Contrastive timbre representations for musical instrument and synthesizer retrieval
This addresses a challenge in digital music production for musicians and producers, offering an incremental improvement over existing methods.
The paper tackles the problem of retrieving specific instrument timbres from audio mixtures in digital music production by introducing a contrastive learning framework, achieving 81.7% top-1 and 95.7% top-5 accuracies for three-instrument mixtures.

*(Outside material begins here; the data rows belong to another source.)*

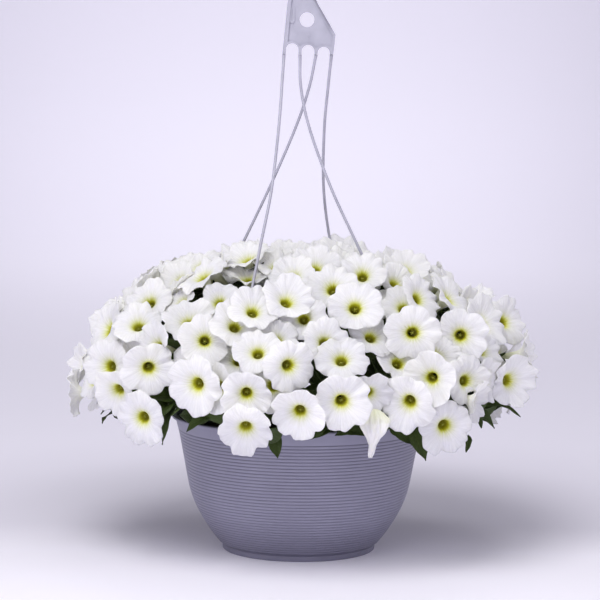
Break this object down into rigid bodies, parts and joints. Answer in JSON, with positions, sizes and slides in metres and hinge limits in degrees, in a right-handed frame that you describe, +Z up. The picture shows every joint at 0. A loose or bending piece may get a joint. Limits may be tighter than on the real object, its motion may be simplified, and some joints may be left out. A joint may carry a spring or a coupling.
{
  "type": "petunia hanging basket",
  "caption": "Round ribbed plastic hanging basket on its foot, planted with a dense mound of white petunias, with a moulded strand hanger that ends in a hook.",
  "frame": {"origin": "centre of the underside of the bowl's foot", "axes": "+Z up through the bowl to the hook, -Y towards the front of the basket, +X to the right of a person who looks at the front"},
  "size_m": [0.5762, 0.5768, 0.7501],
  "materials": {
    "pot_plastic": "satin grey-lavender moulded polypropylene with fine ribs",
    "potting_mix": null,
    "hanger_plastic": "smooth pale grey-lavender moulded plastic",
    "foliage": null,
    "petal": null
  },
  "bodies": {
    "root": {"bloom_01": "petal", "bloom_02": "petal", "bloom_03": "petal", "bloom_04": "petal", "bloom_05": "petal", "bloom_06": "petal", "bloom_07": "petal", "bloom_08": "petal", "bloom_09": "petal", "bloom_10": "petal", "bloom_11": "petal", "bloom_12": "petal", "bloom_13": "petal", "bloom_14": "petal", "bloom_15": "petal", "bloom_16": "petal", "bloom_17": "petal", "bloom_18": "petal", "bloom_19": "petal", "bloom_20": "petal", "bloom_21": "petal", "bloom_22": "petal", "bloom_23": "petal", "bloom_24": "petal", "bloom_25": "petal", "bloom_26": "petal", "bloom_27": "petal", "bloom_28": "petal", "bloom_29": "petal", "bloom_30": "petal", "bloom_31": "petal", "bloom_32": "petal", "bloom_33": "petal", "bloom_34": "petal", "bloom_35": "petal", "bloom_36": "petal", "bloom_37": "petal", "hanger_hook": "hanger_plastic", "plant_a_shoot_1": "foliage", "plant_a_shoot_2": "foliage", "plant_a_shoot_3": "foliage", "plant_a_shoot_4": "foliage", "plant_b_shoot_1": "foliage", "plant_b_shoot_2": "foliage", "plant_b_shoot_3": "foliage", "plant_b_shoot_4": "foliage", "plant_c_shoot_1": "foliage", "plant_c_shoot_2": "foliage", "plant_c_shoot_3": "foliage", "plant_c_shoot_4": "foliage", "plant_d_shoot_1": "foliage", "plant_d_shoot_2": "foliage", "plant_d_shoot_3": "foliage", "plant_d_shoot_4": "foliage", "pot": "pot_plastic", "potting_mix": "potting_mix", "strand_front_left": "hanger_plastic", "strand_front_right": "hanger_plastic", "strand_rear_left": "hanger_plastic", "strand_rear_right": "hanger_plastic"}
  },
  "joints": []
}
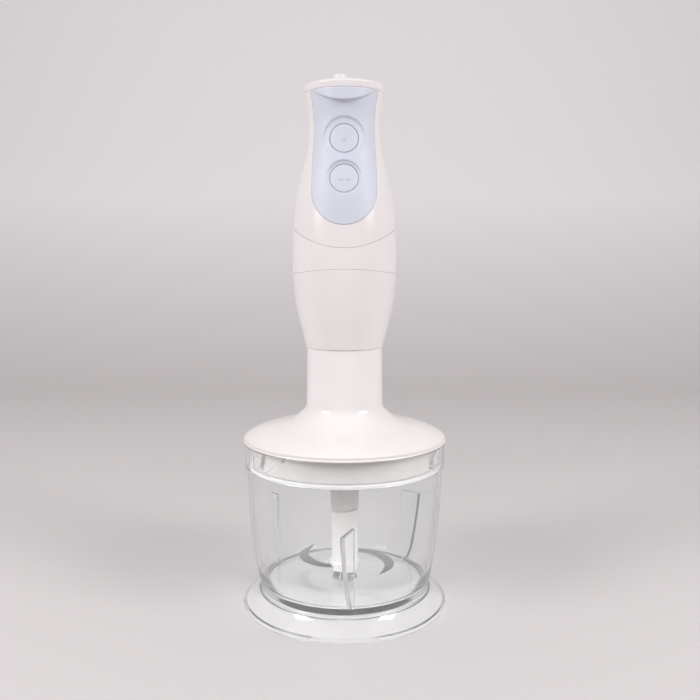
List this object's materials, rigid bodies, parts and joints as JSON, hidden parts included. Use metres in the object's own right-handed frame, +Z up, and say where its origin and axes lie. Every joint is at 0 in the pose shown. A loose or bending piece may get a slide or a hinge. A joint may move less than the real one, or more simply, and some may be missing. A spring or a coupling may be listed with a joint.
{
  "type": "immersion blender",
  "caption": "Hand blender fitted on its chopping bowl: tapered handle with two push buttons, domed geared lid and clear footed bowl with a two-blade unit.",
  "frame": {"origin": "on the table under the centre of the bowl's foot", "axes": "+Z up along the common axis of bowl, lid and handle; -Y towards the buttons"},
  "size_m": [0.1142, 0.1142, 0.2896],
  "materials": {
    "clear_plastic": "clear polished styrene copolymer, moulded",
    "white_gloss": "white gloss moulded plastic",
    "blue_soft": "pale blue soft over-moulding, satin",
    "blade_steel": "ground stainless steel",
    "steel": "turned and plated steel",
    "brass": "sintered bronze and stamped brass",
    "seal_rubber": "translucent white silicone",
    "black_rubber": "black rubber",
    "natural_plastic": "natural acetal and nylon",
    "dark_plastic": "black glass-filled plastic",
    "core_steel": "stacked steel laminations",
    "magnet": "ferrite magnet",
    "copper": "enamelled copper wire",
    "carbon": "carbon graphite",
    "board": "glass-epoxy circuit board",
    "film_case": "epoxy-dipped film capacitor"
  },
  "bodies": {
    "bowl": {"bowl": "clear_plastic", "bowl_foot": "clear_plastic", "blade_pin": "steel"},
    "blade_unit": {"blade_hub": "white_gloss", "hub_bushing": "brass", "lower_blade": "blade_steel", "upper_blade": "blade_steel"},
    "seal": {"lid_seal": "seal_rubber"},
    "lid": {"lid_cover": "white_gloss", "lid_base": "white_gloss", "ring_gear": "natural_plastic", "gearbox_cover": "natural_plastic", "spindle_bushings": "brass", "lid_screws": "steel"},
    "sun": {"sun_gear": "natural_plastic", "input_coupling": "dark_plastic"},
    "carrier": {"planet_carrier": "natural_plastic", "planet_pins": "steel", "output_spindle": "steel"},
    "planet_1": {"planet_gear_1": "natural_plastic"},
    "planet_2": {"planet_gear_2": "natural_plastic"},
    "planet_3": {"planet_gear_3": "natural_plastic"},
    "handle": {"lower_housing": "white_gloss", "rear_shell": "white_gloss", "front_cover": "white_gloss", "soft_pad": "blue_soft", "top_cap": "white_gloss", "cord_gland": "seal_rubber", "cord_clamp": "natural_plastic", "bayonet_ring": "natural_plastic", "motor_can": "steel", "motor_magnets": "magnet", "end_bell": "dark_plastic", "brush_holders": "brass", "carbon_brushes": "carbon", "motor_bearings": "brass", "motor_mounts": "black_rubber", "chassis": "natural_plastic", "circuit_board": "board", "capacitor": "film_case", "rectifier": "dark_plastic", "microswitches": "dark_plastic", "housing_screws": "steel"},
    "rotor": {"motor_shaft": "steel", "armature_core": "core_steel", "armature_windings": "copper", "commutator": "copper", "cooling_fan": "dark_plastic", "drive_dog": "dark_plastic"},
    "speed_key": {"speed_button": "blue_soft", "speed_plunger": "natural_plastic", "speed_spring": "steel"},
    "turbo_key": {"turbo_button": "blue_soft", "turbo_plunger": "natural_plastic", "turbo_spring": "steel"}
  },
  "joints": [
    {"name": "blade_spin", "type": "hinge", "parent": "bowl", "child": "blade_unit", "pos_m": [0, 0, 0.02], "axis": [0, 0, 1], "continuous": true},
    {"name": "lid_twist", "type": "hinge", "parent": "bowl", "child": "seal", "pos_m": [0, 0, 0.08], "axis": [0, 0, 1], "range_deg": [0, 20.5]},
    {"name": "lid_rise", "type": "slide", "parent": "seal", "child": "lid", "axis": [0, 0, 1], "range_m": [0, 0.0079]},
    {"name": "handle_twist", "type": "hinge", "parent": "lid", "child": "handle", "pos_m": [0, 0, 0.15], "axis": [0, 0, 1], "range_deg": [0, 25]},
    {"name": "motor_spin", "type": "hinge", "parent": "handle", "child": "rotor", "pos_m": [0, 0, 0.19], "axis": [0, 0, 1], "continuous": true},
    {"name": "sun_spin", "type": "hinge", "parent": "lid", "child": "sun", "pos_m": [0, 0, 0.124], "axis": [0, 0, 1], "continuous": true},
    {"name": "carrier_spin", "type": "hinge", "parent": "lid", "child": "carrier", "pos_m": [0, 0, 0.115], "axis": [0, 0, 1], "continuous": true},
    {"name": "planet_1_spin", "type": "hinge", "parent": "carrier", "child": "planet_1", "pos_m": [0.00945, 0, 0.124], "axis": [0, 0, 1], "continuous": true},
    {"name": "planet_2_spin", "type": "hinge", "parent": "carrier", "child": "planet_2", "pos_m": [-0.00473, 0.00818, 0.124], "axis": [0, 0, 1], "continuous": true},
    {"name": "planet_3_spin", "type": "hinge", "parent": "carrier", "child": "planet_3", "pos_m": [-0.00473, -0.00818, 0.124], "axis": [0, 0, 1], "continuous": true},
    {"name": "speed_press", "type": "slide", "parent": "handle", "child": "speed_key", "axis": [0, 1, 0], "range_m": [0, 0.002], "stiffness_N_per_m": 600, "springref_m": -0.002, "deforming": ["speed_spring"]},
    {"name": "turbo_press", "type": "slide", "parent": "handle", "child": "turbo_key", "axis": [0, 1, 0], "range_m": [0, 0.002], "stiffness_N_per_m": 600, "springref_m": -0.002, "deforming": ["turbo_spring"]}
  ],
  "couplings": [
    {"joint": "sun_spin", "follows": "motor_spin", "ratio": 1},
    {"joint": "carrier_spin", "follows": "motor_spin", "ratio": 0.22222},
    {"joint": "blade_spin", "follows": "motor_spin", "ratio": 0.22222},
    {"joint": "planet_1_spin", "follows": "motor_spin", "ratio": -0.62222},
    {"joint": "planet_2_spin", "follows": "motor_spin", "ratio": -0.62222},
    {"joint": "planet_3_spin", "follows": "motor_spin", "ratio": -0.62222},
    {"joint": "lid_rise", "follows": "lid_twist", "m_per_rad": 0.0218}
  ]
}
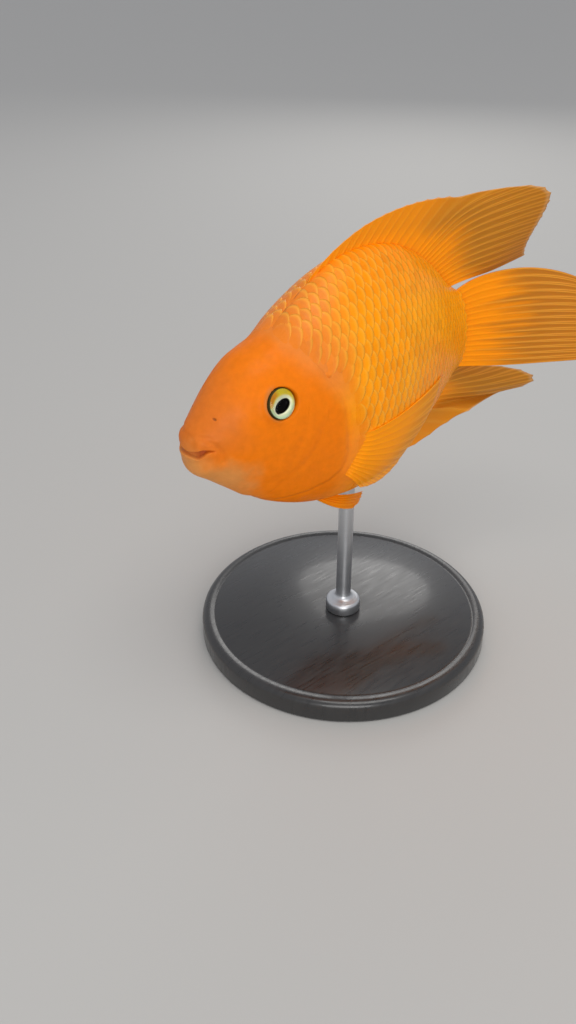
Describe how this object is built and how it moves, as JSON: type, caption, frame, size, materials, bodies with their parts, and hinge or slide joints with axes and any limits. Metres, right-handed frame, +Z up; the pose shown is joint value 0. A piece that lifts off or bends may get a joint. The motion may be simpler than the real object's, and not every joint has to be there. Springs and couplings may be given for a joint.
{
  "type": "aquarium fish display model",
  "caption": "Life-size blood parrot cichlid, a deep-bodied orange fish with trailing fins, on a round display stand.",
  "frame": {"origin": "centre of the flat underside of the stand's round base, on the floor", "axes": "+Z up, -X the way the fish's nose points, -Y the fish's left side"},
  "size_m": [0.1883, 0.116, 0.1691],
  "materials": {
    "skin": "satin",
    "fin": "satin",
    "eye": "gloss",
    "stand_base": "satin",
    "stand_rod": "brushed"
  },
  "bodies": {
    "root": {"head": "skin", "lower_jaw": "skin", "gill_cover_left": "skin", "gill_cover_right": "skin", "trunk": "skin", "tail_root": "skin", "eye_left": "eye", "eye_right": "eye", "dorsal_fin": "fin", "anal_fin": "fin", "tail_fin": "fin", "pectoral_fin_left": "fin", "pectoral_fin_right": "fin", "pelvic_fin_left": "fin", "pelvic_fin_right": "fin", "stand_base": "stand_base", "stand_rod": "stand_rod"}
  },
  "joints": []
}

Efficiently retrieving specific instrument timbres from audio mixtures remains a challenge in digital music production. This paper introduces a contrastive learning framework for musical instrument retrieval, enabling direct querying of instrument databases using a single model for both single- and multi-instrument sounds. We propose techniques to generate realistic positive/negative pairs of sounds for virtual musical instruments, such as samplers and synthesizers, addressing limitations in common audio data augmentation methods. The first experiment focuses on instrument retrieval from a dataset of 3,884 instruments, using single-instrument audio as input. Contrastive approaches are competitive with previous works based on classification pre-training. The second experiment considers multi-instrument retrieval with a mixture of instruments as audio input. In this case, the proposed contrastive framework outperforms related works, achieving 81.7\% top-1 and 95.7\% top-5 accuracies for three-instrument mixtures.